There were some gold nuggets that I learned and helped give me some ideas for teaching. I did feel like it was political and biased. In addition, almost all the examples were from states in the southwest border with high Latino populations. I would’ve appreciated a variety examples from different regions and cultural backgrounds.
The best! Connects broader historical/economic trends in public education with resources for individual teachers to integrate standards with culturally responsive pedagogy.
Well, this was a book assigned for my Curriculum and Assessment class that I took this semester. I finished it awhile ago, and I didn't really like it, so I thought I'd wait and give myself some time to have some perspective on it before I wrote a review.
Anyway, it is (almost) a dated book about multicultural teaching, and, yet, it is discussed using the standards-based system that we are all forced to teach within.
I did end up liking a suggested assignment, that I ended up giving myself on pg. 92. It is entitled "Guide for Research Into Transformative Intellectual Knowledge." I took this assignment and used it for the Curriculum and Assessment class' big final project: I decided to come up with a curriculum unit discussing each minority group in musical theater. I bought several books and worked on the project and will be implementing it next semester as the students' research project to find a solo or duet to perform for their final from the minority writers' inventory of work. I also fell in love with the research I did in the Chicano Theater Movement and will be using it as my circus concept for the coming semester's production of PIPPIN. So...I guess I should thank this book for helping me find a concept that I'm excited to research and work on.

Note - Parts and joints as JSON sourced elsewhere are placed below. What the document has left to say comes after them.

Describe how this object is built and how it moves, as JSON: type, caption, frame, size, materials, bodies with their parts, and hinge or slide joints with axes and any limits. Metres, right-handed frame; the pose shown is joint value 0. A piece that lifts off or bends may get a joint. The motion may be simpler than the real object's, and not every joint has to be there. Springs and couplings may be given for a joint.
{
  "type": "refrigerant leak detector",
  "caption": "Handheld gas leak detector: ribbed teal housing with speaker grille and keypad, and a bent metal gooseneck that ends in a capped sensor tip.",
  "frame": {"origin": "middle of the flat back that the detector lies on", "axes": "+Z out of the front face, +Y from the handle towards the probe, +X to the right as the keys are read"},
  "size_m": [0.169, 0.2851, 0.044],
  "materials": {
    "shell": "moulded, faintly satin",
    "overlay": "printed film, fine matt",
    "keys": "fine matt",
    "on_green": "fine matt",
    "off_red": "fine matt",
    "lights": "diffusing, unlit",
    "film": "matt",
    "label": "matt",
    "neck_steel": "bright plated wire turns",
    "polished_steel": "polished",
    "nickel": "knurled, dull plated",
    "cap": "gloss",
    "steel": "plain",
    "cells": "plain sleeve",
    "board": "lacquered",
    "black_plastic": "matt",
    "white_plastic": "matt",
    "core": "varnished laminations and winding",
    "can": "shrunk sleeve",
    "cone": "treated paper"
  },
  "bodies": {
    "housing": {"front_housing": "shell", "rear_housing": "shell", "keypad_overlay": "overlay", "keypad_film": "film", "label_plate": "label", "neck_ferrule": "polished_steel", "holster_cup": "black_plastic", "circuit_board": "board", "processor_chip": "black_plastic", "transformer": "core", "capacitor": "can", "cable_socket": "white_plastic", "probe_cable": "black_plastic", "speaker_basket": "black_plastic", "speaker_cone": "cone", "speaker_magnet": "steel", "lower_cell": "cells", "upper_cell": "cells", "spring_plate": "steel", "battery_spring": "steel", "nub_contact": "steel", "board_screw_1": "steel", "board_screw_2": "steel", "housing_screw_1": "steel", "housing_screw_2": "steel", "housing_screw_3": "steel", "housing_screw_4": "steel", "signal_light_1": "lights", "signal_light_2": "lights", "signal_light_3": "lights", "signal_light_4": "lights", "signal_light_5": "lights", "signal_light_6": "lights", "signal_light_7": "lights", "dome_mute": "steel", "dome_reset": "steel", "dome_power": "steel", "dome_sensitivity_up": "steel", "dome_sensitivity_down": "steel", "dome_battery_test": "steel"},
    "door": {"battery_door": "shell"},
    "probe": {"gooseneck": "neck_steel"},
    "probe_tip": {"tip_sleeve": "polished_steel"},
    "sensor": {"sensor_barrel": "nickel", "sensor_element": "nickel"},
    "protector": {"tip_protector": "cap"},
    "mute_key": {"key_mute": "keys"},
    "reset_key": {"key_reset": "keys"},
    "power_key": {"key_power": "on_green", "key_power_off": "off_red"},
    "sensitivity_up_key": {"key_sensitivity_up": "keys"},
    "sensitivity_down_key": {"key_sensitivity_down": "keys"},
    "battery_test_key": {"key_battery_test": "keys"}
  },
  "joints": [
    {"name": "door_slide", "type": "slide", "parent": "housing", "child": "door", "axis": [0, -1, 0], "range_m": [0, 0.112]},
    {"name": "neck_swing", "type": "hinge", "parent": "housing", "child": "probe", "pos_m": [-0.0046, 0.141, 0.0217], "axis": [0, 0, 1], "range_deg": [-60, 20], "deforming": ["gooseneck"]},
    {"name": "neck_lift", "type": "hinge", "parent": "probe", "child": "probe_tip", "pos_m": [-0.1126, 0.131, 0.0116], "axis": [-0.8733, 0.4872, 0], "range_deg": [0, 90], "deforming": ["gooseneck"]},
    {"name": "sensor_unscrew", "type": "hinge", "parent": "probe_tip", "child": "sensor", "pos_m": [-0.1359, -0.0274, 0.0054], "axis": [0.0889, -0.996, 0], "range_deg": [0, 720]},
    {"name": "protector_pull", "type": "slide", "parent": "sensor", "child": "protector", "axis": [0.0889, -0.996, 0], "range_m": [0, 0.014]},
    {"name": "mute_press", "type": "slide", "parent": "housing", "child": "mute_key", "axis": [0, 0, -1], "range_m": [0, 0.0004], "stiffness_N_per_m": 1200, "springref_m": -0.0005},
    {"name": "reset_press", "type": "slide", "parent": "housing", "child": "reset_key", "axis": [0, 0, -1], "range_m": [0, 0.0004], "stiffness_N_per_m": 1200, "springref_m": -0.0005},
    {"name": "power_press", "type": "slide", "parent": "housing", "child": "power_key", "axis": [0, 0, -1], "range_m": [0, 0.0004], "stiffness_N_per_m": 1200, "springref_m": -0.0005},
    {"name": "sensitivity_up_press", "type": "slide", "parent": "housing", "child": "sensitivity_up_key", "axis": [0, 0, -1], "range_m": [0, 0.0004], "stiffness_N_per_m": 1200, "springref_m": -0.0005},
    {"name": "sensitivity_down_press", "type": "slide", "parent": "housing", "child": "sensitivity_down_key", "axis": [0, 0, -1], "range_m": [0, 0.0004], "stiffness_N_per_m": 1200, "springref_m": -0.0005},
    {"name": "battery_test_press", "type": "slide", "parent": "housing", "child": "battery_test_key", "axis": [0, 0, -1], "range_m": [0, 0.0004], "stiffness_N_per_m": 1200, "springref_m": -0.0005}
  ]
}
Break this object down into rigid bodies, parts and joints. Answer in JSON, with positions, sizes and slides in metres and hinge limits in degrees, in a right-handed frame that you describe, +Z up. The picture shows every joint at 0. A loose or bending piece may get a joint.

I gave this 3 stars, but it is really more like 3 1/2. This text provides some great suggestions for ways to create a curriculum. I was particularly intrigued by the idea of working backward from a big idea to create a unit plan. It also helped provide some ideas of how to remain within the common core standards while still creating interesting lesson plans that the students will gain much from. The one major flaw I had with this text is that even though it preaches a multicultural education it is very biased towards "minorities" forgetting that while the majority of students are "white" they too come varying cultures that could each bring something interesting to the class. While I love the idea of a multi-cultural classroom, I believe that every student should be considered equally important but this text makes it feel as though we should be more focused on the minorities. It is a bit hypocritical in that sense.